CORRETTE Les Amants Enchantés & other Harpsichord Pieces (Olivier Baumont)

Record and Artist Details

Genre:

Instrumental

Label: Plectra

Media Format: CD or Download

Media Runtime: 63

Mastering:

DDD

Catalogue Number: PL22401

PL22401. CORRETTE Les Amants Enchantés & other Harpsichord Pieces (Olivier Baumont)

Tracks:

Composition Artist Credit
Premier livre de pièces de clavecin Michel Corrette, Composer
Olivier Baumont, Harpsichord
Carillon Michel Corrette, Composer
Olivier Baumont, Harpsichord
Largo Michel Corrette, Composer
Olivier Baumont, Harpsichord
Romance ‘Ah vous dirai-je maman’ Michel Corrette, Composer
Olivier Baumont, Harpsichord
La Furstemberg & Quatre Variations Michel Corrette, Composer
Olivier Baumont, Harpsichord

Michel Corrette’s name will be familiar to French Baroque buffs, his copious output perhaps less so; his better-known works include some sonatas useful to wind players and about two dozen Concertos comiques, into which he incorporated some of the music he had written for the Opéra-Comique and Parisian fair theatres. He is also known for publishing a staggering number of teaching methods for everything from violin to voice and flute to mandolin, a valuable source for students of performance practice. That he also wrote 18 books of keyboard music seems a well-kept secret – somewhat perversely, as he was a professional organist – but for Olivier Baumont Corrette is ‘a genuine love story that has lasted since childhood’. Baumont’s debut recording (on LP in 1982) was of the 1734 Premier livre de pièces de clavecin, and it is to these that he returns now in a re encounter he likens to his ‘own personal madeleine’.

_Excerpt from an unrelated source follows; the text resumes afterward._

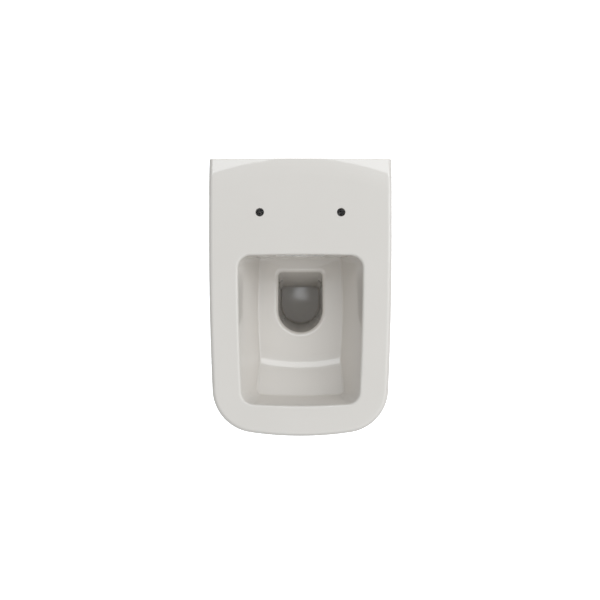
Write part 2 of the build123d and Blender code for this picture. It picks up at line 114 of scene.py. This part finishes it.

Published the year after Couperin’s death, the Premier livre is unmistakably French, consisting of preludes, dances and character pieces, though Italian influence is also evident: ‘La prise de Jéricho’, which ends the fourth suite, is clearly in Vivaldian ritornello form. It would be a mistake, however, to expect the poetry of a Couperin: Corrette’s gift is one of theatre-infused wit and unpretentiousness, and perhaps only ‘Les idées heureuses’, ‘L’héroïne’ and the remarkable study in space and distance that is ‘L’étoiles’ attempt something more profound. Rather, Corrette’s titles and the naivety of his responses – heard, for instance, in the downward tinkling of ‘Les giboulées de Mars’ (‘March showers’), the gabbling ‘La babillarde’ (‘The voluble one’) or the postillion of ‘Le courier’ – put me in mind of the images you might find in a child’s piano tutor. Harder though. Lively finger skills are required at times, not least the handful of pieces Baumont inserts from Corrette’s other publications, including two variation sets and the remarkable Carillon (which in places seems more Rick Wakeman than French Baroque).

Baumont performs with a style, affection and nimble skill that conveys the music’s cheerful charm. I only wish he could have dug a little deeper in those more thoughtful pieces. His 1768 harpsichord by Joannes Goermans has a crisp and characterful tone which, perhaps, over time, is just the wrong side of comfortable; maybe a slightly less close recording would have made it more grateful.